- **Task brief**: Your task is to copy every line of this material exactly.

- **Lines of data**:

>> START

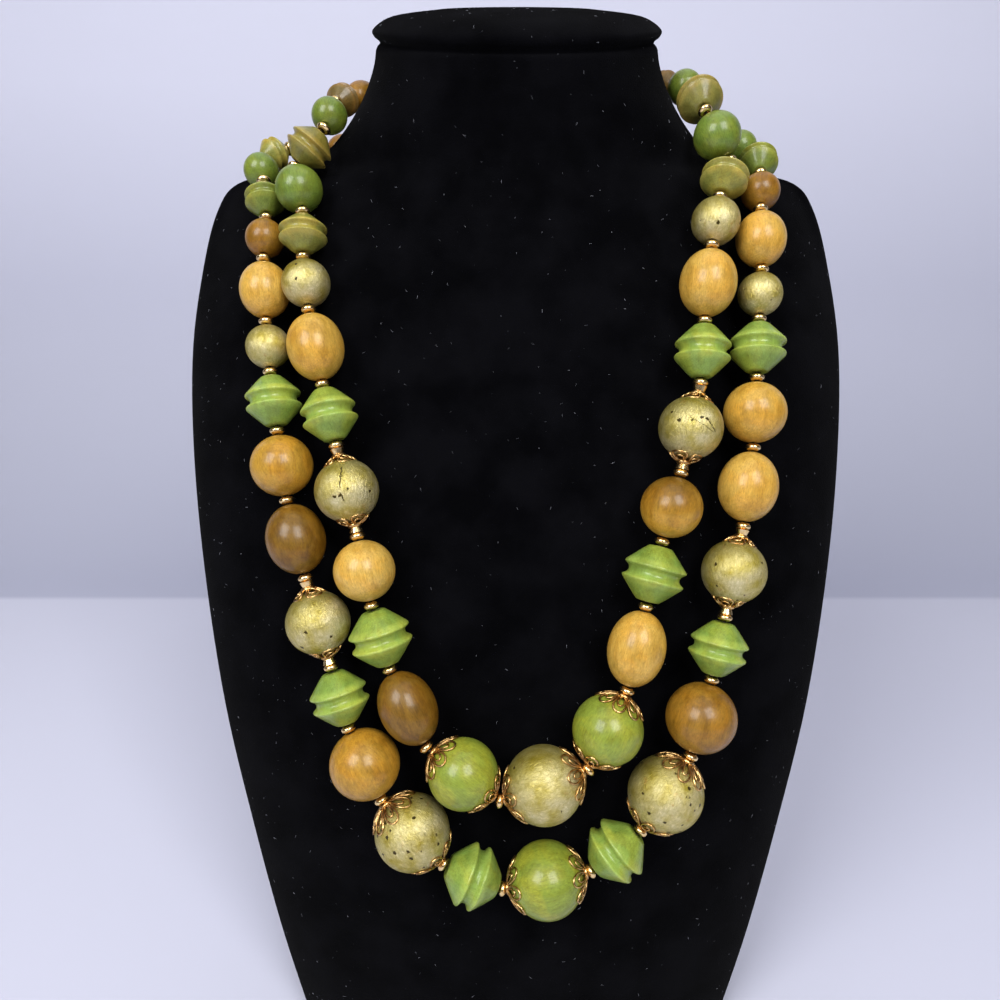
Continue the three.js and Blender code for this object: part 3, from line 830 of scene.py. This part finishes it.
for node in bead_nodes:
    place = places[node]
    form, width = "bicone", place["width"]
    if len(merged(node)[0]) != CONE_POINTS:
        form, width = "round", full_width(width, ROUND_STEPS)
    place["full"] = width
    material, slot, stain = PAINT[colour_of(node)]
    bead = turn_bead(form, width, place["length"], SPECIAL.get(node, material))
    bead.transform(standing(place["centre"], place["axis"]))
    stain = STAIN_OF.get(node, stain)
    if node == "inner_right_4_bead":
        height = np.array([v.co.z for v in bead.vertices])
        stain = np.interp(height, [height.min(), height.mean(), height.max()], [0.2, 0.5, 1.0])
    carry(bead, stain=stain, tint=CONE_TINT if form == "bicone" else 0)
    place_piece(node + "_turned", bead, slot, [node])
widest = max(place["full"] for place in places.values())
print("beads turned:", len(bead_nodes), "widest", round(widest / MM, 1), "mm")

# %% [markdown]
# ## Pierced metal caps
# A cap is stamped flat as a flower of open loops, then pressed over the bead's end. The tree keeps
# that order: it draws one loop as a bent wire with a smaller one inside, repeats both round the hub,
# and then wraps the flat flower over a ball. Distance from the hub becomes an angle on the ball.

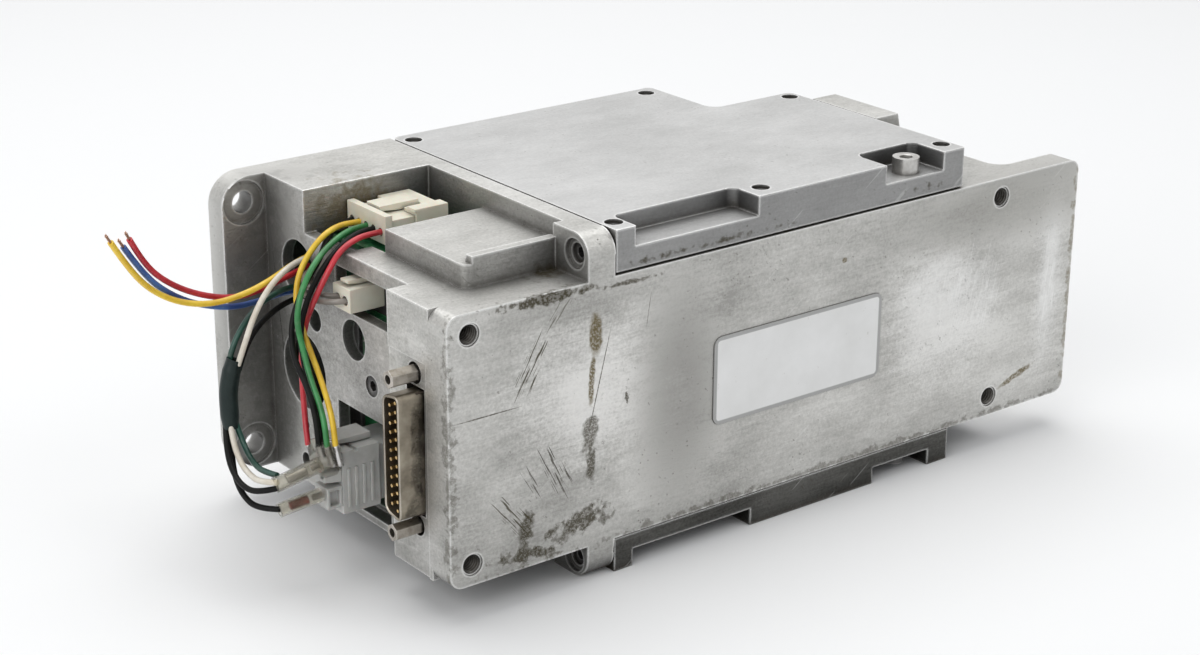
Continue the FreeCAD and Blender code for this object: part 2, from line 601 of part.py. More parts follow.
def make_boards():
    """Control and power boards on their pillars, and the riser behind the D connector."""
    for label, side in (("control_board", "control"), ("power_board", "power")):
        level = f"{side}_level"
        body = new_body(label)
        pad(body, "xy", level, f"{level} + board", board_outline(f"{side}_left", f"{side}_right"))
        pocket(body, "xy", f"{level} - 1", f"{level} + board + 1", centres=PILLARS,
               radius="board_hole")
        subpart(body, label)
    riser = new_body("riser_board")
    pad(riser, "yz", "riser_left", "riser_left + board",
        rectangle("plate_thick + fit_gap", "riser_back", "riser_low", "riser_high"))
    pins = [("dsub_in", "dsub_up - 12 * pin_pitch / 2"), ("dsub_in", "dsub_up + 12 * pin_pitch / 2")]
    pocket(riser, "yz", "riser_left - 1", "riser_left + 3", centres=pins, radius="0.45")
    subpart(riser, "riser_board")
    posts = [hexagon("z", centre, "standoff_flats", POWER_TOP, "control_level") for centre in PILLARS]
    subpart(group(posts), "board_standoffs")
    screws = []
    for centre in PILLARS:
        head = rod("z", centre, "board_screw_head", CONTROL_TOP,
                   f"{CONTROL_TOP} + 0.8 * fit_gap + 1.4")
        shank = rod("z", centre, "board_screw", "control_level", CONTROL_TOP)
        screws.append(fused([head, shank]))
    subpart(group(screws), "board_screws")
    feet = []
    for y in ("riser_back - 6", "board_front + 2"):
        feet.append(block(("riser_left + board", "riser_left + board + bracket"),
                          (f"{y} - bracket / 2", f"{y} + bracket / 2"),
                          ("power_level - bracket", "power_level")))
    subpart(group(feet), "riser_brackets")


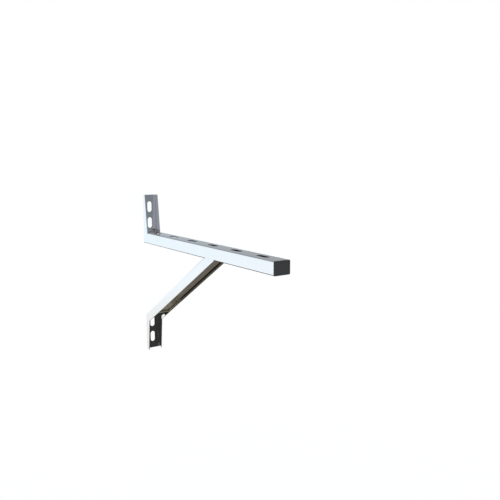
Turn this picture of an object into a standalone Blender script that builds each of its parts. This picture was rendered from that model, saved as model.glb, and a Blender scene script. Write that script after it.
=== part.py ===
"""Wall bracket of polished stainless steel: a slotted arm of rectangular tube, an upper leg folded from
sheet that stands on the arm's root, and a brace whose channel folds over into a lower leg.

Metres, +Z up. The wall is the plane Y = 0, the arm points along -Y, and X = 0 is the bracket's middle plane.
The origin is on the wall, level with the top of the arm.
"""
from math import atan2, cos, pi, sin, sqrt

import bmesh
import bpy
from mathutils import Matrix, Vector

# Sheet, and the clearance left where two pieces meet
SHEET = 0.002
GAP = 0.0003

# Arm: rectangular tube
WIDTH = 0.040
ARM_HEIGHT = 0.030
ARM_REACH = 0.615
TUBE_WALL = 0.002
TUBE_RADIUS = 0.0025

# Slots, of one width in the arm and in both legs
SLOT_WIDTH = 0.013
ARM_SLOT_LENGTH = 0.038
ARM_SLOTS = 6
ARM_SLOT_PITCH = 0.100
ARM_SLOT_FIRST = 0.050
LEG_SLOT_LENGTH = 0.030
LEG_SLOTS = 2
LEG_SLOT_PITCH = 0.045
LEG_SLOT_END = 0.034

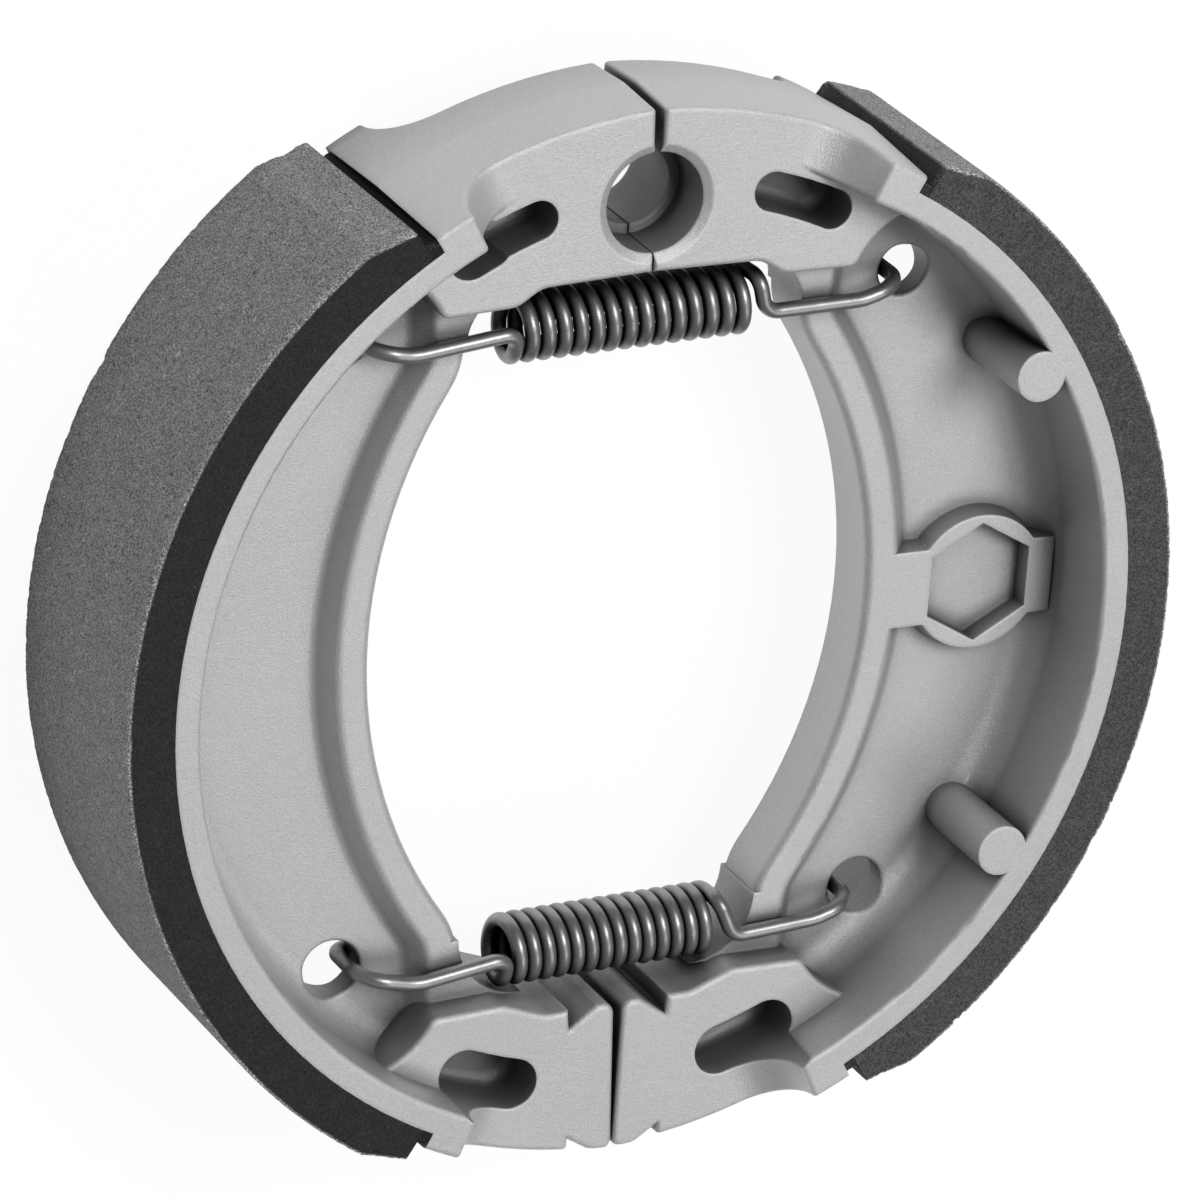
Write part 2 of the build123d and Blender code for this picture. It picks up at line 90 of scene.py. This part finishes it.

>> END

- **Reply**:
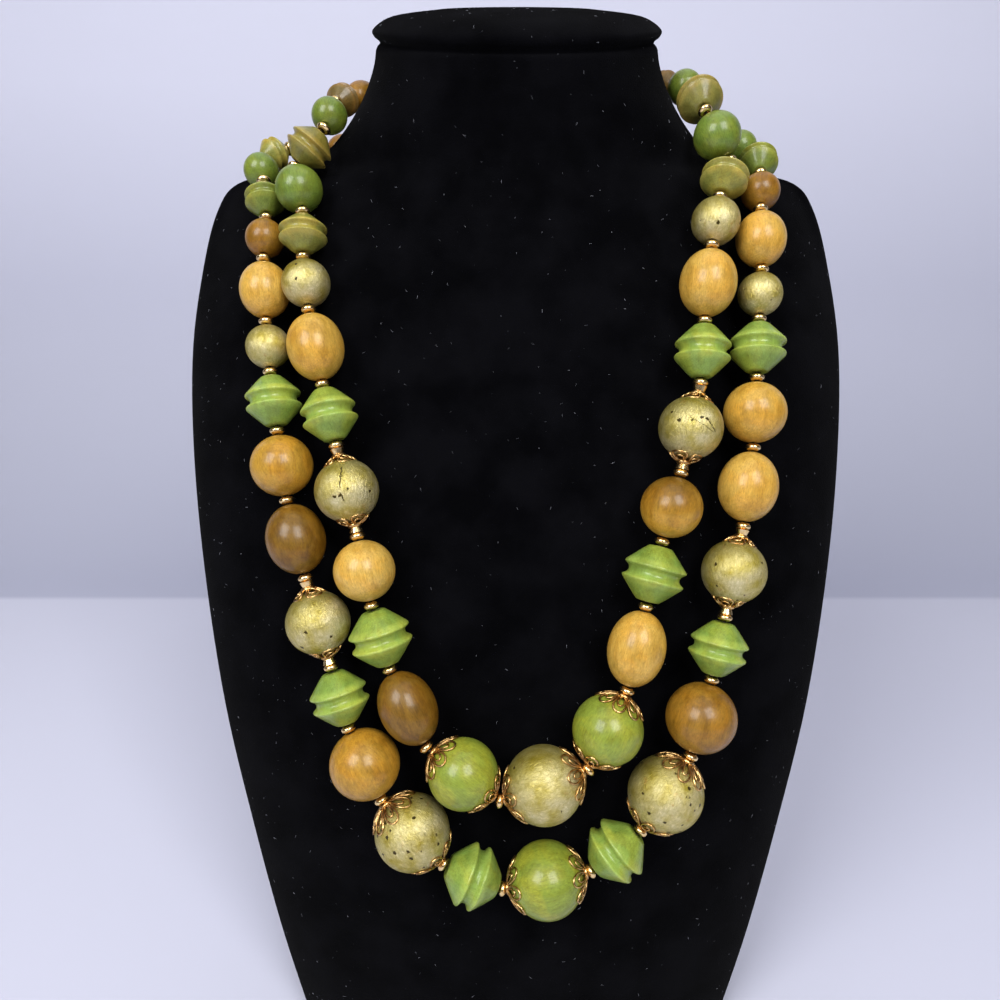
Continue the three.js and Blender code for this object: part 3, from line 830 of scene.py. This part finishes it.
for node in bead_nodes:
    place = places[node]
    form, width = "bicone", place["width"]
    if len(merged(node)[0]) != CONE_POINTS:
        form, width = "round", full_width(width, ROUND_STEPS)
    place["full"] = width
    material, slot, stain = PAINT[colour_of(node)]
    bead = turn_bead(form, width, place["length"], SPECIAL.get(node, material))
    bead.transform(standing(place["centre"], place["axis"]))
    stain = STAIN_OF.get(node, stain)
    if node == "inner_right_4_bead":
        height = np.array([v.co.z for v in bead.vertices])
        stain = np.interp(height, [height.min(), height.mean(), height.max()], [0.2, 0.5, 1.0])
    carry(bead, stain=stain, tint=CONE_TINT if form == "bicone" else 0)
    place_piece(node + "_turned", bead, slot, [node])
widest = max(place["full"] for place in places.values())
print("beads turned:", len(bead_nodes), "widest", round(widest / MM, 1), "mm")

# %% [markdown]
# ## Pierced metal caps
# A cap is stamped flat as a flower of open loops, then pressed over the bead's end. The tree keeps
# that order: it draws one loop as a bent wire with a smaller one inside, repeats both round the hub,
# and then wraps the flat flower over a ball. Distance from the hub becomes an angle on the ball.

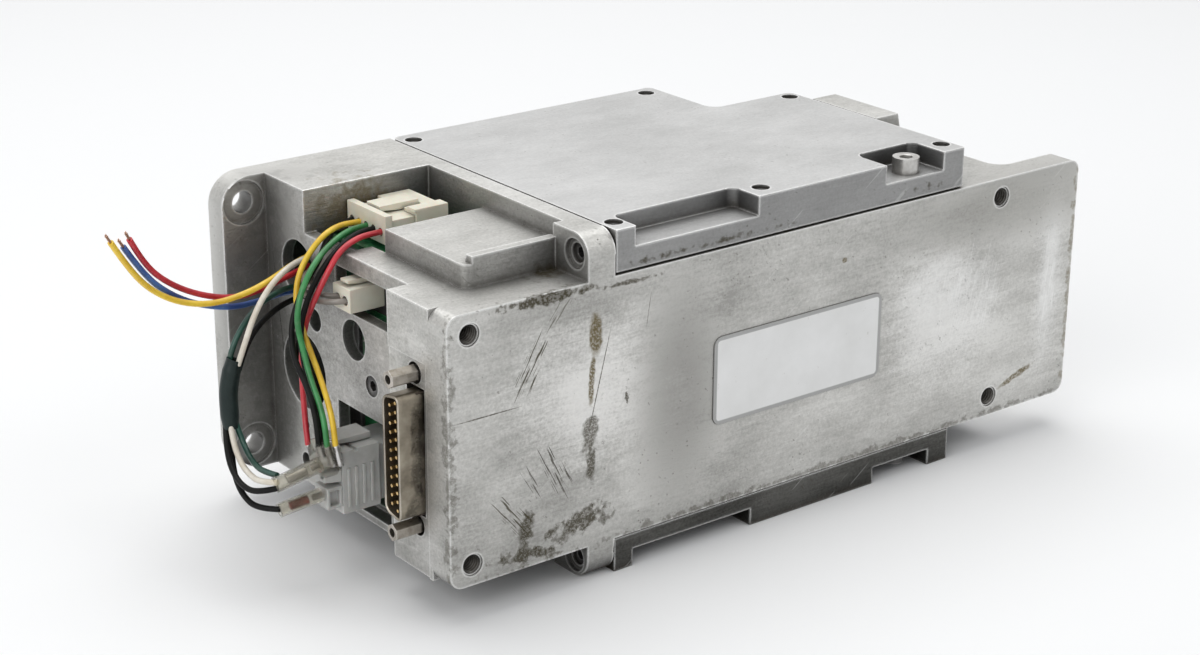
Continue the FreeCAD and Blender code for this object: part 2, from line 601 of part.py. More parts follow.
def make_boards():
    """Control and power boards on their pillars, and the riser behind the D connector."""
    for label, side in (("control_board", "control"), ("power_board", "power")):
        level = f"{side}_level"
        body = new_body(label)
        pad(body, "xy", level, f"{level} + board", board_outline(f"{side}_left", f"{side}_right"))
        pocket(body, "xy", f"{level} - 1", f"{level} + board + 1", centres=PILLARS,
               radius="board_hole")
        subpart(body, label)
    riser = new_body("riser_board")
    pad(riser, "yz", "riser_left", "riser_left + board",
        rectangle("plate_thick + fit_gap", "riser_back", "riser_low", "riser_high"))
    pins = [("dsub_in", "dsub_up - 12 * pin_pitch / 2"), ("dsub_in", "dsub_up + 12 * pin_pitch / 2")]
    pocket(riser, "yz", "riser_left - 1", "riser_left + 3", centres=pins, radius="0.45")
    subpart(riser, "riser_board")
    posts = [hexagon("z", centre, "standoff_flats", POWER_TOP, "control_level") for centre in PILLARS]
    subpart(group(posts), "board_standoffs")
    screws = []
    for centre in PILLARS:
        head = rod("z", centre, "board_screw_head", CONTROL_TOP,
                   f"{CONTROL_TOP} + 0.8 * fit_gap + 1.4")
        shank = rod("z", centre, "board_screw", "control_level", CONTROL_TOP)
        screws.append(fused([head, shank]))
    subpart(group(screws), "board_screws")
    feet = []
    for y in ("riser_back - 6", "board_front + 2"):
        feet.append(block(("riser_left + board", "riser_left + board + bracket"),
                          (f"{y} - bracket / 2", f"{y} + bracket / 2"),
                          ("power_level - bracket", "power_level")))
    subpart(group(feet), "riser_brackets")


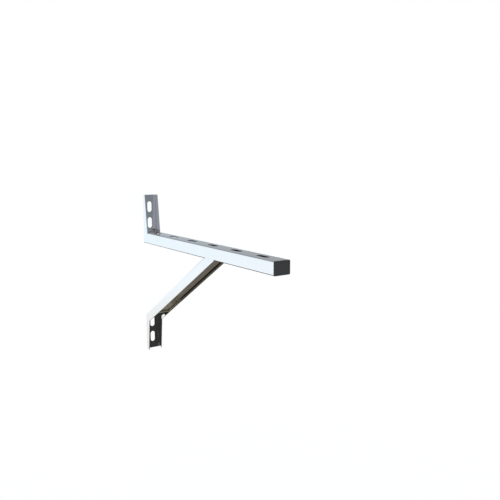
Turn this picture of an object into a standalone Blender script that builds each of its parts. This picture was rendered from that model, saved as model.glb, and a Blender scene script. Write that script after it.
=== part.py ===
"""Wall bracket of polished stainless steel: a slotted arm of rectangular tube, an upper leg folded from
sheet that stands on the arm's root, and a brace whose channel folds over into a lower leg.

Metres, +Z up. The wall is the plane Y = 0, the arm points along -Y, and X = 0 is the bracket's middle plane.
The origin is on the wall, level with the top of the arm.
"""
from math import atan2, cos, pi, sin, sqrt

import bmesh
import bpy
from mathutils import Matrix, Vector

# Sheet, and the clearance left where two pieces meet
SHEET = 0.002
GAP = 0.0003

# Arm: rectangular tube
WIDTH = 0.040
ARM_HEIGHT = 0.030
ARM_REACH = 0.615
TUBE_WALL = 0.002
TUBE_RADIUS = 0.0025

# Slots, of one width in the arm and in both legs
SLOT_WIDTH = 0.013
ARM_SLOT_LENGTH = 0.038
ARM_SLOTS = 6
ARM_SLOT_PITCH = 0.100
ARM_SLOT_FIRST = 0.050
LEG_SLOT_LENGTH = 0.030
LEG_SLOTS = 2
LEG_SLOT_PITCH = 0.045
LEG_SLOT_END = 0.034

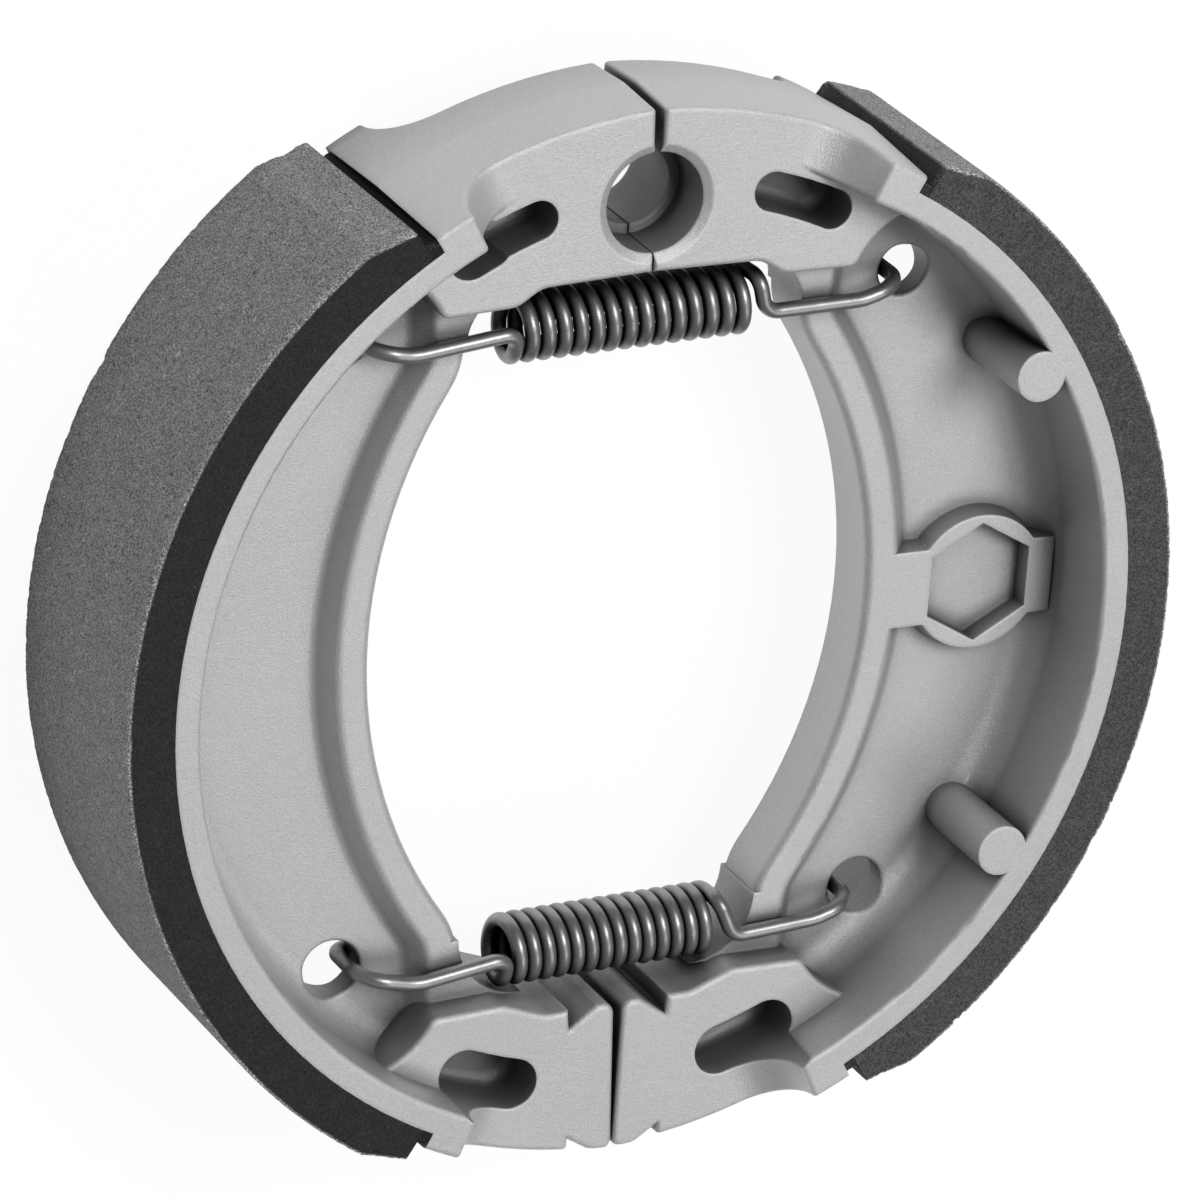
Write part 2 of the build123d and Blender code for this picture. It picks up at line 90 of scene.py. This part finishes it.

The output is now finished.